Limit theorems and soft edge of freezing random matrix models via dual orthogonal polynomials

$N$-dimensional Bessel and Jacobi processes describe interacting particle systems with $N$ particles and are related to $\beta$-Hermite, $\beta$-Laguerre, and $\beta$-Jacobi ensembles. For fixed $N$ there exist associated weak limit theorems (WLTs) in the freezing regime $\beta\to\infty$ in the $\beta$-Hermite and $\beta$-Laguerre case by Dumitriu and Edelman (2005) with explicit formulas for the covariance matrices $\Sigma_N$ in terms of the zeros of associated orthogonal polynomials.
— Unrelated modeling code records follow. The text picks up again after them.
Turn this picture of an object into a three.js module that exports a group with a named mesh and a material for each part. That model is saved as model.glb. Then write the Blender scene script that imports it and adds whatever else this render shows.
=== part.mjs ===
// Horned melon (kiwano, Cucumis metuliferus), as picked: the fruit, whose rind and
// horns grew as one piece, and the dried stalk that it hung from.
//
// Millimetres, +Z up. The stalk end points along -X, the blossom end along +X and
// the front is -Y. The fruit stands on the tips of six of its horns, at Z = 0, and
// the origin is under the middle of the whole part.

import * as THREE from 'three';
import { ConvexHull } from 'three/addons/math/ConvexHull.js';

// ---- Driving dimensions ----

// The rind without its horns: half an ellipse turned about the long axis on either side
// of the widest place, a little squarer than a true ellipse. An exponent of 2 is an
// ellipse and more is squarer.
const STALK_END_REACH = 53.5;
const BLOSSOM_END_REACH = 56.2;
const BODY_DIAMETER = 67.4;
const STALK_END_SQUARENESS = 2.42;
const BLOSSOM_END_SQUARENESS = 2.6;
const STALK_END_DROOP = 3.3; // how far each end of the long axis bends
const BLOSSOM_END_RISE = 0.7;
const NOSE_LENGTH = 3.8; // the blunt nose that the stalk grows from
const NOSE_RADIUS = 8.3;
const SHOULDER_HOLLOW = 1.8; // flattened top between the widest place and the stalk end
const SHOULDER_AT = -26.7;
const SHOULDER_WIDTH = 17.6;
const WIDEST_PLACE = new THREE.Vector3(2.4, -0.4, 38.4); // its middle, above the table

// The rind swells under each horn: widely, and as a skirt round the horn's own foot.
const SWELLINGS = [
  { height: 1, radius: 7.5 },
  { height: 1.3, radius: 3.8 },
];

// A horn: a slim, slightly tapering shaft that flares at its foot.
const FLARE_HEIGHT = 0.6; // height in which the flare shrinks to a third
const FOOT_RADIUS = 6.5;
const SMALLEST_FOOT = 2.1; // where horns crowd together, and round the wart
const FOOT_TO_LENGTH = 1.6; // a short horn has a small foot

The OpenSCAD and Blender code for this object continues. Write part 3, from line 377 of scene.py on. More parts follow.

Recently, the authors derived these WLTs in a different way and computed $\Sigma_N^{-1}$ with formulas for the eigenvalues and eigenvectors of $\Sigma_N^{-1}$ and thus of $\Sigma_N$. In the present paper we use these data and the theory of finite dual orthogonal polynomials of de Boor and Saff to derive formulas for $\Sigma_N$ from $\Sigma_N^{-1}$ where, for $\beta$-Hermite and $\beta$-Laguerre ensembles, our formulas are simpler than those of Dumitriu and Edelman. We use these polynomials to derive asymptotic results for the soft edge in the freezing regime for $N\to\infty$ in terms of the Airy function. For $\beta$-Hermite ensembles, our limit expressions are different from those of Dumitriu and Edelman.